If you own U.S. property, talk to a cross-border tax pro before you:

  • Start renting it
  • Sell it
  • Transfer ownership into a trust or corporation
  • Make it part of your estate plan

You’re not doing this because you expect the worst. You’re doing it because paperwork problems are expensive and annoying.

A snowbird checklist that fits a higher-rate, higher-uncertainty world

If you want something practical you can act on this week, use this checklist.

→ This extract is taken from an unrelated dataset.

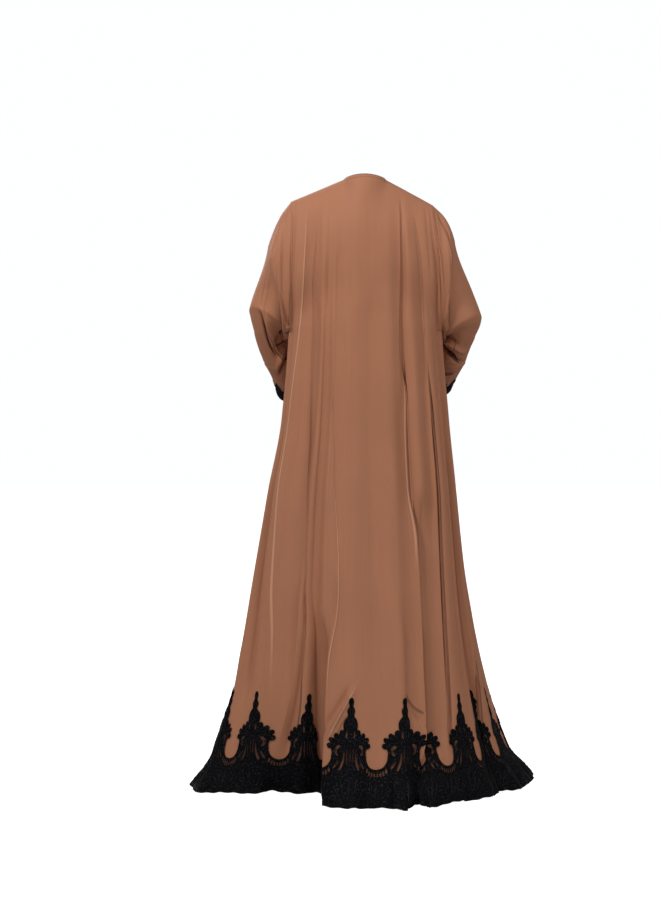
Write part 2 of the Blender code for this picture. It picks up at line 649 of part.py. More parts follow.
def build():
    """Make every piece of the garment."""
    remove_start_objects()
    back, left, right = back_rows(), front_left_rows(), front_right_rows()
    pieces = [wall("back", back), wall("front_left", left), wall("front_right", right)]
    lap = CENTRE_FRONT + LAP
    pieces.append(hem_lace("lace_hem_back", back, 0.0, RIGHT_SEAM))
    pieces.append(hem_lace("lace_hem_front_right", right, RIGHT_SEAM, lap))
    pieces.append(hem_lace("lace_hem_front_left", left, lap + 2 * SEAM_GAP / REPEAT, LEFT_SEAM_AGAIN))
    halfway = CUFF_REPEATS // 2
    for side, table, at_seam, flip in (("left", LEFT_RINGS, 0.0, 1), ("right", RIGHT_RINGS, RIGHT_SEAM, -1)):
        rows = sleeve_rows(table, at_seam, flip)
        pieces.append(wall("sleeve_" + side, rows, closed=True))
        pieces.append(cuff_lace("lace_cuff_" + side + "_one", rows, 0, halfway))
        pieces.append(cuff_lace("lace_cuff_" + side + "_two", rows, halfway, CUFF_REPEATS))
    garment = bpy.data.objects.new("abaya", None)
    bpy.context.scene.collection.objects.link(garment)
    for piece in pieces:
        piece.parent = garment
    return pieces


build()
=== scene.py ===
# %% [markdown]
# # An abaya, seen from behind
#
# An abaya is a long loose robe that opens down the front. This one is cut in warm brown crepe: a plain back
# that flares into a short train, two fronts, and two sleeves set on below the shoulder. A black lace border
# rises in spires round the hem and at the cuffs. The script dresses the packed model of it: every cloth wall
# is made again as a thin sheet with its finer creases, and the lace gets its openings, cords and leaves.
#
# Everything is in metres, with +Z up, the front facing -Y and the wearer's left at +X. The model is loaded
# first, because each piece rides on its body.

# %% Load the model
import math
from collections import namedtuple

import bpy
import numpy as np
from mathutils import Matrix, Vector
from mathutils.geometry import delaunay_2d_cdt


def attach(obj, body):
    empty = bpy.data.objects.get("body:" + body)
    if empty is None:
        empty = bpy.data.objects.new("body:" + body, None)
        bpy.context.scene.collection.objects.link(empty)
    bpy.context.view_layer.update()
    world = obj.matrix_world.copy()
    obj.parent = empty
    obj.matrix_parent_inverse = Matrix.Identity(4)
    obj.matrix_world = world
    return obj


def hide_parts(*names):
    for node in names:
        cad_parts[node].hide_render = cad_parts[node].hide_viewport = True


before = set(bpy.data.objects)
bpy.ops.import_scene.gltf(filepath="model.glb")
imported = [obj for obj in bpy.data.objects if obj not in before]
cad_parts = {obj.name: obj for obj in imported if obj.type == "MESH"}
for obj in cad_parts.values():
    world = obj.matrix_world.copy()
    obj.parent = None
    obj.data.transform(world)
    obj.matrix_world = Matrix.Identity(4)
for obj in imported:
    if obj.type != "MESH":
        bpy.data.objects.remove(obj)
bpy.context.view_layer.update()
BODY = "root"
print("nodes:", sorted(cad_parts))

# %% [markdown]
# ## Camera
#
# The camera stands 5 m behind the garment at about hip height and looks level at it, a little to the
# wearer's left. A level camera keeps upright lines upright. The lens is set for the long side of the picture,
# so the framing doesn't change with the width.

# %% Place the camera
SHOULDER_HEIGHT = 1.587
CAMERA_PLACE = (0.089, 5.0, 0.88 - SHOULDER_HEIGHT)
FOCAL_PIXELS = 1910.0
PICTURE_HEIGHT = 900.0
SENSOR = 36.0

camera_data = bpy.data.cameras.new("camera")
camera_data.sensor_fit = "VERTICAL"
camera_data.sensor_height = SENSOR
camera_data.lens = FOCAL_PIXELS / PICTURE_HEIGHT * SENSOR
camera = bpy.data.objects.new("camera", camera_data)
camera.location = CAMERA_PLACE
camera.rotation_euler = (math.radians(90.0), 0.0, math.radians(180.0))
bpy.context.scene.collection.objects.link(camera)
bpy.context.scene.camera = camera
print("lens:", round(camera_data.lens, 1), "mm")

# %% [markdown]
# ## Light and floor
#
# The garment is lit as in a shop's studio: a soft lamp stands high on the camera's left, a wider and weaker
# one on its right keeps the folds readable, and a pale surround fills the shadows, more from above and behind
# the camera than from the sides. A third lamp lights the fronts, which this camera doesn't see. The lamps are
# 0.6 m wide or more, because small ones would draw hard edges on cloth. The floor is plain and white, and
# isn't part of the object. Its glow reaches the camera alone, so that it doesn't light the skirt from below.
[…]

Your 30-day financial tune-up

  • Calculate your all-in annual carrying cost (in USD and CAD)
  • Build a USD cash reserve for predictable winter spending
  • Audit your banking: two cards, two institutions, alerts turned on
  • Confirm insurance renewal terms and deductibles
  • Decide your “line in the sand” for selling (example: two years of special assessments, or costs exceeding X)

Your 90-day planning moves

  • Scenario plan CAD/USD: what happens if your winter costs rise 15%?
  • Review your retirement drawdown: RRIF withdrawals + FX conversion timing
  • Consider whether you’re overexposed to real estate relative to liquid investments
  • Write a one-page property exit plan (realtor, documents, power of attorney, emergency contacts)

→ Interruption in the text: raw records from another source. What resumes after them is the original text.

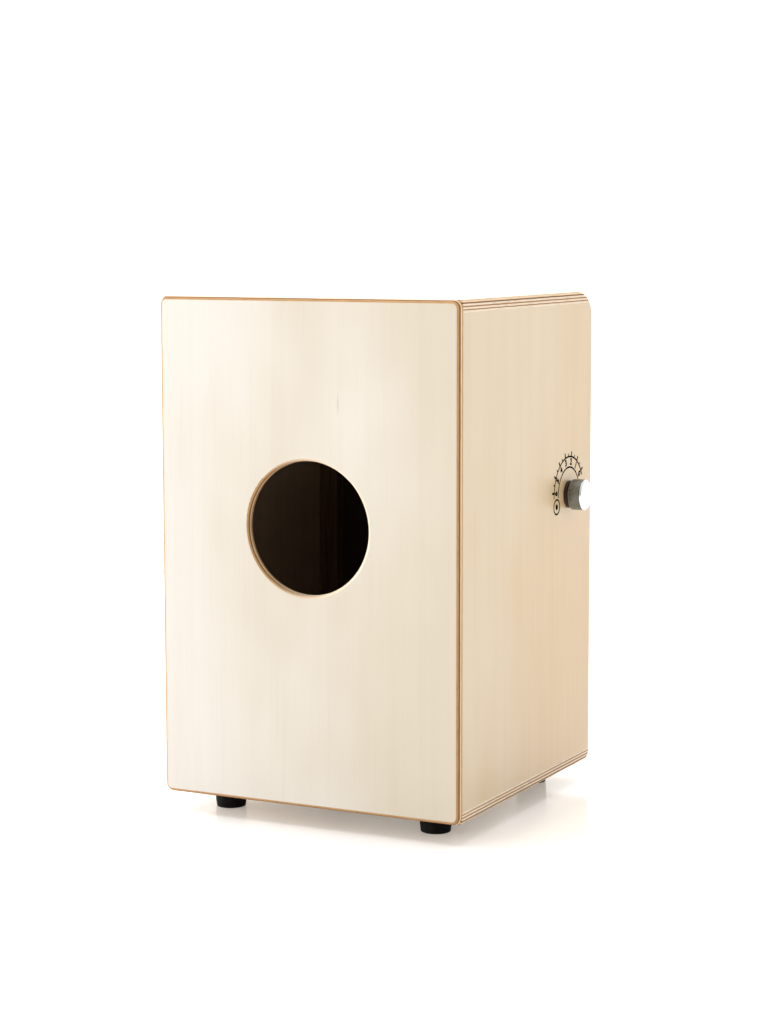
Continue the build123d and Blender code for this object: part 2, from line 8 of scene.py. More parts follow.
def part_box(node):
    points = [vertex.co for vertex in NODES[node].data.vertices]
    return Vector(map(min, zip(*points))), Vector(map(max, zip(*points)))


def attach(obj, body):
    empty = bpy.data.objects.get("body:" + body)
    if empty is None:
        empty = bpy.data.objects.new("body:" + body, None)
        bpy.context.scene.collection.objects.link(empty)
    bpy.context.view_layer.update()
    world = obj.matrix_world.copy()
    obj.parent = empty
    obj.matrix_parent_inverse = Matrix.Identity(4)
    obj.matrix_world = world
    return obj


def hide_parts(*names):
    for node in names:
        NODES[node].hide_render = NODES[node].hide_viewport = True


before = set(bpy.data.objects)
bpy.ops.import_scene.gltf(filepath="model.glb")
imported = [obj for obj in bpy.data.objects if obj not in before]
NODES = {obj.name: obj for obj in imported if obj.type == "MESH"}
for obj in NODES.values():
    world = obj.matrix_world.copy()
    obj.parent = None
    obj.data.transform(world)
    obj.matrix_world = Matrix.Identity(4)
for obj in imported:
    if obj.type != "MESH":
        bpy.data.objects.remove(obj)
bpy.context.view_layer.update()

# The looks of a cajon, round its CAD model. Metres; the rear with the sound hole faces +Y, the
# striking panel (tapa) -Y, and the snare knob is on -X.

MM = 0.001
X, Y, Z = 0, 1, 2
UNITS = (Vector((1, 0, 0)), Vector((0, 1, 0)), Vector((0, 0, 1)))

RIGHT_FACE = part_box("side_panel_right")[0].x
LEFT_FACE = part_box("side_panel_left")[1].x
TOP_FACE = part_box("top_panel")[1].z
BOTTOM_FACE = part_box("bottom_panel")[0].z
REAR_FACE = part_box("rear_panel")[1].y
TAPA_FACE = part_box("tapa")[0].y
KNOB_LOW, KNOB_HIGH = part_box("snare_knob")
KNOB_CENTRE = (KNOB_LOW + KNOB_HIGH) / 2
BOX_CENTRE = (0, 0, (TOP_FACE + BOTTOM_FACE) / 2)
HOLE_CENTRE = (-0.0015, REAR_FACE, 0.2715)


def srgb(code):
    """Linear colour, with alpha, of a hexadecimal sRGB code."""
    parts = [int(code[at:at + 2], 16) / 255 for at in (0, 2, 4)]
    linear = [c / 12.92 if c <= 0.04045 else ((c + 0.055) / 1.055) ** 2.4 for c in parts]
    return (*linear, 1.0)


def dimmed(colour, factors):
    """A colour with each of its parts multiplied by a factor."""
    return (*(part * factor for part, factor in zip(colour, factors)), 1)


def scales(axis, along, across):
    """Scales of a pattern along one axis and across it, per metre."""
    return [along if one == axis else across for one in range(3)]


def heading(azimuth, elevation):
    """The direction of a compass bearing in degrees: azimuth 0 is -Y, 90 is +X."""
    a, e = math.radians(azimuth), math.radians(elevation)
    return Vector((math.sin(a) * math.cos(e), -math.cos(a) * math.cos(e), math.sin(e)))


# ---- Shader nodes -----------------------------------------------------------------------------

class Nodes:
    """Short calls that add nodes to a tree. A value is a number, a colour or a socket."""

    def __init__(self, tree, output):
        self.tree = tree
        self.tree.nodes.clear()
        self.output = self.tree.nodes.new("ShaderNode" + output)

    def put(self, socket, value):
        if isinstance(value, bpy.types.NodeSocket):
            self.tree.links.new(value, socket)
        else:
            socket.default_value = value

    def node(self, kind, inputs, **settings):
        made = self.tree.nodes.new("ShaderNode" + kind)
        for name, value in settings.items():
            setattr(made, name, value)
        for key, value in inputs.items():
            self.put(made.inputs[key], value)
        return made

    def math(self, operation, a, b=0.0):
        return self.node("Math", {0: a, 1: b}, operation=operation).outputs[0]

    def dot(self, a, b):
        made = self.node("VectorMath", {0: a, 1: b}, operation="DOT_PRODUCT")
        return made.outputs["Value"]

    def between(self, value, low, high, to_low=0.0, to_high=1.0):
        """Value taken from low..high to to_low..to_high, with soft ends and no overshoot."""
        inputs = {"Value": value, "From Min": low, "From Max": high}
        inputs.update({"To Min": to_low, "To Max": to_high})
        return self.node("MapRange", inputs, interpolation_type="SMOOTHSTEP").outputs[0]


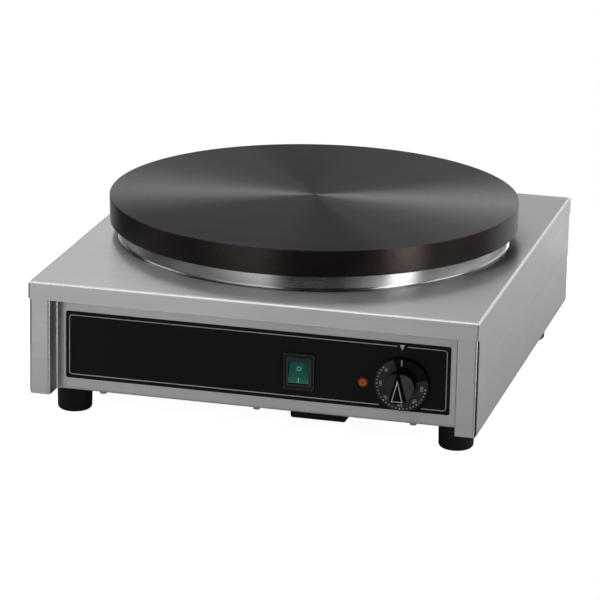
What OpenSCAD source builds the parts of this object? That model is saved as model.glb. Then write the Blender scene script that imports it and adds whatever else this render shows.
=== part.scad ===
// Electric crepe maker: a round cast plate on a stainless collar, over a folded stainless casing.
// Millimetres. The origin is the middle of the footprint, on the ground. +Z is up, the controls face -Y.

/* [Casing] */
// Width of the casing
body_w = 430; // [420:5:520]
// Depth of the casing over its front and rear lips
body_d = 460; // [450:5:560]
// Height of the casing from its bottom edge to its top sheet
body_h = 110; // [108:1:140]
// Gap under the casing, which the feet set
ground_gap = 28; // [22:1:45]
// Thickness of the casing sheet
sheet_t = 1.2; // [1:0.1:1.4]
// Inner radius of every fold of the casing
fold_r = 1.2; // [0.6:0.1:1.4]
// Height of the front and rear lips of the cover
lip_h = 17; // [12:1:22]
// How far the edges of the cover's sides stand back from the lips
side_setback = 5; // [2:0.5:8]
// Radius of the bottom corners of the cover's sides
side_corner_r = 3; // [1:0.5:6]
// Width of the flanges under the cover's sides
side_flange = 10; // [8:0.5:10]
// Open seam between an end of a lip and the side beside it
seam = 0.7; // [0.3:0.1:1]

/* [Front and rear panels] */
// Depth of the recess in the front and in the rear
recess_d = 22.5; // [20:0.5:26]
// Width of each post beside a recess
post_w = 19.8; // [14:0.2:24]
// Length of a post's return along the cover's side
post_return = 14; // [8:1:18]
// Width of the flange under each panel
panel_flange = 12.5; // [11:0.5:14]
// Distance of the control label's ends from the posts
label_in = 9; // [6:1:19]
// Height of the control label
label_h = 65.7; // [62:0.1:76]
// Height of the label's middle above the casing's bottom edge
label_up = 44.9; // [42:0.1:56]
// Thickness of the label
label_t = 0.4; // [0.2:0.1:0.6]

/* [Cooking plate] */
// Diameter of the plate
plate_d = 400; // [390:5:410]
// Height of the plate's rim
plate_rim = 26; // [23:0.5:34]
// Thickness of the plate
plate_t = 12; // [10:0.5:14]
// Thickness of the plate's skirt
skirt_t = 7; // [5:0.5:9]
// Distance of the plate's middle behind the casing's middle
plate_back = 5; // [-2:0.5:10]
// Height of the collar that shows between casing and plate
collar_show = 16; // [12:0.5:24]
// Radial gap between the skirt and the collar
collar_gap = 4.5; // [2:0.5:8]
// Thickness of the collar
collar_t = 1.5; // [1:0.1:2]
// Radius of the hollow foot that spreads the collar on the casing
collar_foot = 3; // [1.5:0.5:4]

/* [Heating] */
// Radius of the inner element's ring
inner_ring_r = 75; // [68:1:82]
// Radius of the outer element's ring
outer_ring_r = 140; // [136:1:144]
// Diameter of an element's tube
tube_d = 8; // [7:0.5:8.5]
// Height of an element where it is pressed flat against the plate
tube_flat = 7; // [6:0.5:7]
// Radius of the circle of the four studs
stud_ring_r = 108; // [104:1:110]
// Diameter of a stud
stud_d = 8; // [6:0.5:10]
// Thickness of the clamp ring
clamp_t = 2; // [1.5:0.5:3]
// Depth of the insulation pan
pan_h = 32; // [26:1:34]
// Thickness of the insulation blanket
blanket_t = 28; // [20:1:28]

/* [Feet] */
// Diameter of a foot
foot_d = 34; // [28:1:34]
// Distance of a foot's axis from the side of the casing
foot_in_x = 29; // [29:0.5:36]
// Distance of a foot's axis from the front or rear of the casing
foot_in_y = 53; // [53:0.5:64]
// Rounding of a foot's lower edge
foot_round = 4; // [2:0.5:5]

/* [Controls] */
// Distance of the rocker switch's middle from the knob's axis
switch_from_knob = 98; // [94:1:104]
// Height of the switch's middle above the casing's bottom edge
switch_up = 40.3; // [38:0.1:46]
// Width of the switch's bezel
bezel_w = 28.7; // [27:0.1:31]
// Height of the switch's bezel
bezel_h = 34.4; // [33:0.1:38]
// Angle that the rocker tips through
rocker_tip = 16; // [14:1:22]
// Distance of the pilot lamp's axis from the knob's axis
lamp_from_knob = 37; // [36:1:44]
// Height of the pilot lamp above the casing's bottom edge
lamp_up = 36.5; // [30:0.1:44]
// Diameter of the lamp's lens
lamp_d = 10.4; // [10:0.1:12]
// Distance of the thermostat knob's axis from the side of the casing
knob_in = 75; // [65:1:77]
// Height of the knob's axis above the casing's bottom edge
knob_up = 38.4; // [36:0.1:44]
// Diameter of the knob's dial
dial_d = 50.5; // [46:0.5:52]
// Diameter of the knob's grip
grip_d = 27; // [24:0.5:30]
// Height of the knob's grip over the control face
grip_h = 22; // [19:0.5:22]
// Diameter of the thermostat shaft
shaft_d = 6; // [5:0.5:6]

/* [Cut-out and cord entry] */
// Distance of the over-temperature cut-out's axis from the knob's axis
limit_from_knob = 83; // [78:1:86]
// Travel of the reset button
reset_travel = 2.5; // [1.5:0.5:3]
// Width of the guard round the reset button
guard_w = 55; // [48:1:58]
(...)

This is the same muscle we use in personal finance everywhere else: quantify, stress-test, then simplify.

Where this fits in your broader personal finance plan

Snowbird decisions sit right at the intersection of interest rates, banking, and personal finance. They touch cash flow, currency management, real estate risk, and retirement planning—often all at once.

If trade-war tensions and political uncertainty are making you rethink the U.S., you don’t need a dramatic, one-shot decision. You need a plan that holds up under multiple outcomes:

  • If costs rise, you stay solvent.
  • If rules tighten, you stay compliant.
  • If markets wobble, you stay flexible.

If you’re weighing whether to keep a U.S. property, rent it, or sell and rent seasonally instead, the next step is simple: run the numbers like an investor, then make the lifestyle call with confidence. What would your winter look like if you designed it for flexibility instead of permanence?